Hacker News new | ask | show | jobs
by 1971genocide 3904 days ago
As a mathematical peasant who does modelling.

# If you have a small data set - you set notation.

# If you have 100s of larger data set - try to formulate your problem as a graph theory problem - Its easy to walk small graphs.

# If you have 10,000 data points - start to think of your problem in terms of matrix.

I know there is going to strong disagreement about my rule of thumb but I found it useful for many problems.

1 comments

Fair enough. Graph theory has a collection of quite well-known algorithms that run fast, which mostly come down to clever manipulations of depth-first and breadth-first search algorithms. These typically run in O(n+k), where n is the number of vertices and k is the number of edges.

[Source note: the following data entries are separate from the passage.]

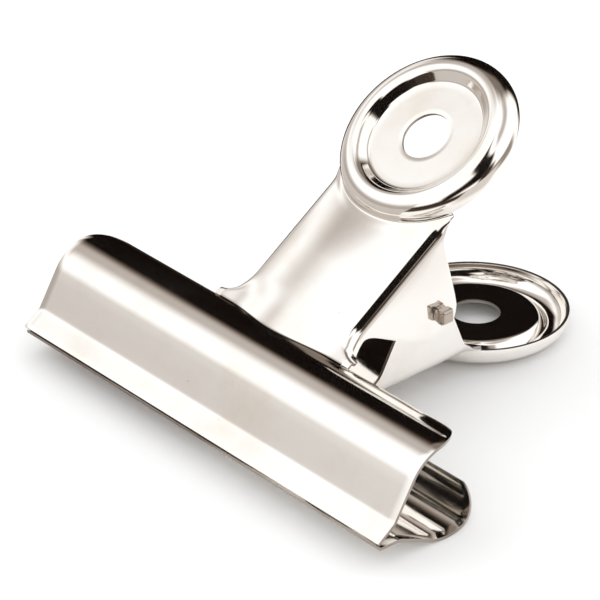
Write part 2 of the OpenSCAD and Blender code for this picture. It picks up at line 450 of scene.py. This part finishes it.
def plate_skin(half):
    """The outer face of one stamped plate on the side of +Y, as grids of quads."""
    skin = Skin()
    middle, end = jaw_rows(half)
    neck = neck_rows(half)
    skin.grid(middle)
    skin.grid(end)
    skin.grid([[Vector((-p.x, p.y, p.z)) for p in reversed(row)] for row in end])
    skin.grid(bridge(middle[-1], middle[-2], neck[0], neck[1], VALLEY_ROWS))
    skin.grid(neck)

    # Round handle: its rim ends higher where the crowned neck meets it
    joint = []
    # Each entry: bearing on the handle, and the angle at which its rim ends there
    for p in neck[-1]:
        _r, phi, h = on_disc(p)
        foot = (h + 0.3 - CREST_HEIGHT + RIM_R) / RIM_R
        joint.append([phi, max(math.degrees(math.asin(min(max(foot, -0.9), 0.9))), RIM_END)])
    for i in range(1, len(joint)):
        joint[i][0] = max(joint[i][0], joint[i - 1][0] + 0.002)
    # Steps round the rest of the rim, which the neck doesn't meet
    free = 88
    first, last = joint[0], joint[-1]
    span = 2 * math.pi - (last[0] - first[0])
    around = list(joint)
    for i in range(1, free):
        fade = smooth(min(i, free - i) / 6)
        around.append([last[0] + span * i / free, mix(last[1], RIM_END, fade)])
    around.append([first[0] + 2 * math.pi, first[1]])
    columns = [[disc_point(r, phi, h) for r, h in bead_profile(rim_end)] for phi, rim_end in around]
    skin.grid([list(row) for row in zip(*columns)])
    rim = [column[-1] for column in columns[:len(joint)]]
    above_rim = [column[-2] for column in columns[:len(joint)]]
    skin.grid(bridge(neck[-1], neck[-2], rim, above_rim, BRIDGE_ROWS))
    return skin


def add_mesh(name, bm, *materials, rounded=True):
    """Turns bm into an object of the scene, smooth shaded if it is rounded."""
    mesh = bpy.data.meshes.new(name)
    bm.to_mesh(mesh)
    bm.free()
    mesh.polygons.foreach_set("use_smooth", [rounded] * len(mesh.polygons))
    for material in materials:
        mesh.materials.append(material)
    o = bpy.data.objects.new(name, mesh)
    bpy.context.scene.collection.objects.link(o)
    return o


def soften_edges(o, width, angle):
    """Bevels the edges that are sharper than an angle in degrees, by a width in mm."""
    bevel = o.modifiers.new("edges", "BEVEL")
    bevel.width = width * MM
    bevel.segments = 2
    bevel.limit_method = "ANGLE"
    bevel.angle_limit = rad(angle)


def punch_tool():
    """A cylinder along the pivot that cuts the pin holes in the ears."""
    bm = bmesh.new()
    r = PIN_HOLE_R * MM
    bmesh.ops.create_cone(bm, cap_ends=True, segments=48, radius1=r, radius2=r, depth=40 * MM)
    o = add_mesh("punch", bm, rounded=False)
    o.matrix_world = Matrix.Translation(on_table((0, 0, PIVOT_RISE))) @ Matrix.Rotation(rad(90), 4, "Y")
    return o


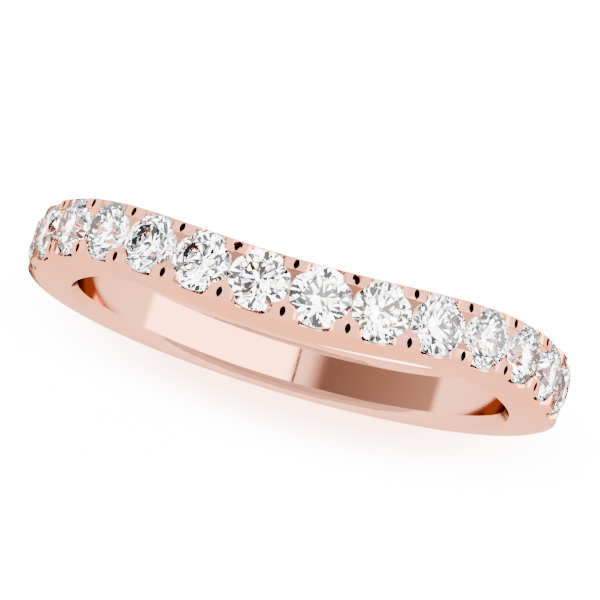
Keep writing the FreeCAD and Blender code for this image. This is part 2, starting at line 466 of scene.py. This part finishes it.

In large networks, it's still often the case that k is proportional to n (most people have less than 1000 facebook friends, so we can bound k by 1000n...), so this is still linear in n.

I tend to see lots of graph algorithms which run in O(n^3) time, which tends to be fine for medium-sized data sets, but yeah, breaks down when you get into the 10,000+ sized data sets.

And then there's 'matrix' methods you mention. These can often be tied to an area called algebraic graph theory, which looks at properties of matrices (like the adjacency matrix) to try to pull out information about the graph. Relaxing the graph problem and allowing the full range of matrix operations allows some fast linear algebraic methods to be used, though the final solution may need some massaging to make sense, and may not be perfectly optimal.

A great example of this is spectral clustering, which uses eigenvectors of a relative of the adjacency matrix to perform a clustering of the graph's nodes. The optimization that the clustering is solving is actually an (iirc) NP-hard problem; casting it as an eigenvalue problem gives an O(n^2) approximation of a solution, which then gets hammered into something we can live with...